Repeat the listing below word for word, stopping after the line that contains "piece.data = mesh".

▶ PROVIDED DATA:
======

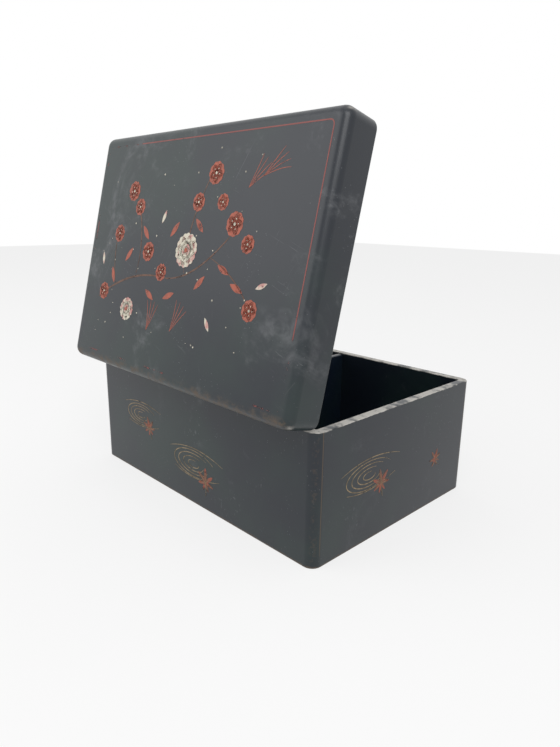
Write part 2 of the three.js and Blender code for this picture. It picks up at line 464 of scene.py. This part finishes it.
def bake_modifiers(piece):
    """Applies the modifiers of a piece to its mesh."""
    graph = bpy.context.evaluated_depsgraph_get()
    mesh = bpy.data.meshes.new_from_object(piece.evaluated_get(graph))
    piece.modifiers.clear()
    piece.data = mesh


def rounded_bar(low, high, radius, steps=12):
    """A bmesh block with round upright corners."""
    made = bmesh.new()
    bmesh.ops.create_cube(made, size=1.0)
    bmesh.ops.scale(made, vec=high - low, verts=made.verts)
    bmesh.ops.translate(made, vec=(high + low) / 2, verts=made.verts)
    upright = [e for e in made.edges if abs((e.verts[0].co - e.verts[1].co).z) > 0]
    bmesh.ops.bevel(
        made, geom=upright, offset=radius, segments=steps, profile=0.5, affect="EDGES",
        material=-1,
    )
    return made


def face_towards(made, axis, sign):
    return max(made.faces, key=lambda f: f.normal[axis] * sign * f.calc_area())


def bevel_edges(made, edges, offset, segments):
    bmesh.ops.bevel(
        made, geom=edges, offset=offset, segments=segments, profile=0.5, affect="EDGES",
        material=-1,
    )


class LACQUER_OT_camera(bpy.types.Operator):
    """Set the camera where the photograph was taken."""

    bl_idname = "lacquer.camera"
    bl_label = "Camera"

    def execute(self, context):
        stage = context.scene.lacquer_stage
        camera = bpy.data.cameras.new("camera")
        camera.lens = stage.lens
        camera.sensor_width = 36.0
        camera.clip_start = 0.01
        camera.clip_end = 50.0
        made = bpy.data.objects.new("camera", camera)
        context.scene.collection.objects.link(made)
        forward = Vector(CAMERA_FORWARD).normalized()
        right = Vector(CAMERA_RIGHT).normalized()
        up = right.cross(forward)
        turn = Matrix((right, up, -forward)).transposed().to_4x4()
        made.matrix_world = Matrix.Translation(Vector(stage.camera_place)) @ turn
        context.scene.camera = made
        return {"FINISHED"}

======

▶ EXERCISE SOLUTION:
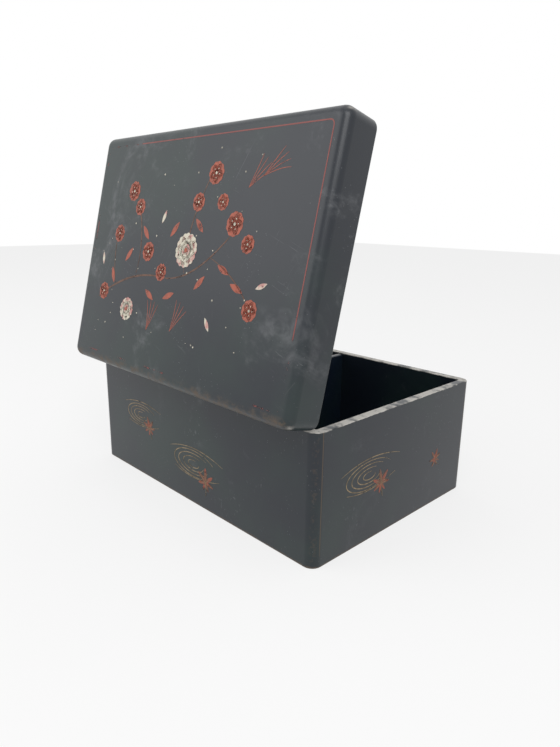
Write part 2 of the three.js and Blender code for this picture. It picks up at line 464 of scene.py. This part finishes it.
def bake_modifiers(piece):
    """Applies the modifiers of a piece to its mesh."""
    graph = bpy.context.evaluated_depsgraph_get()
    mesh = bpy.data.meshes.new_from_object(piece.evaluated_get(graph))
    piece.modifiers.clear()
    piece.data = mesh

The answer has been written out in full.